Outs: Cheap build, non-sturdy stand and probably won’t use it to do serious instrument recordings.




5. CAD U37 USB Studio Condenser – $46

The CAD U37 may look a little off fashion to some but it does what it does at a very affordable price. The CAD is very popular due to its low entry price in the market.

There is no direct monitoring on the microphone, however, there is a nice low-cut switch on the microphone. This means you’ll be able to reduce the low rumble that is coming from your A/C or computer by using the low cut switch, EQ-ing the low frequencies off your recordings. The microphone has a really high gain, which explains why it also comes with a 10dB overload protection switch that minimize clipping or distortion that occurs when your sound source is too loud. This can be very handy if you happen to record loud-sounding instruments like trumpets or drums. However, I would recommend using this microphone for mainly voice recording only as I didn’t manage to achieve very good instrumental recordings on the CAD U37.

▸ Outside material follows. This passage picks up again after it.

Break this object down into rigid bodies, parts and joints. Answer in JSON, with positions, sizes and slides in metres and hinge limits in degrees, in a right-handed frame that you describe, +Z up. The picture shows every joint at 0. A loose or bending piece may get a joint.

Background noise rejection is good on the CAD U37 where you don’t have to worry about having the background noise being recorded into your recordings. The complains about the CAD is on the built itself where it can look a bit plasticky and cheap.

Ins: Amazingly affordable. Great if you’re into recording your voice for podcasting, screencasting, and doing voice overs

Outs: Looks cheap. Not so good for instrument recordings.


At the end of the day, a USB microphone is merely a tool. And chances are, you won’t go wrong with any of the ones listed above. Just make sure to avoid ‘brandless’, too-good-to-be-true cheap microphones.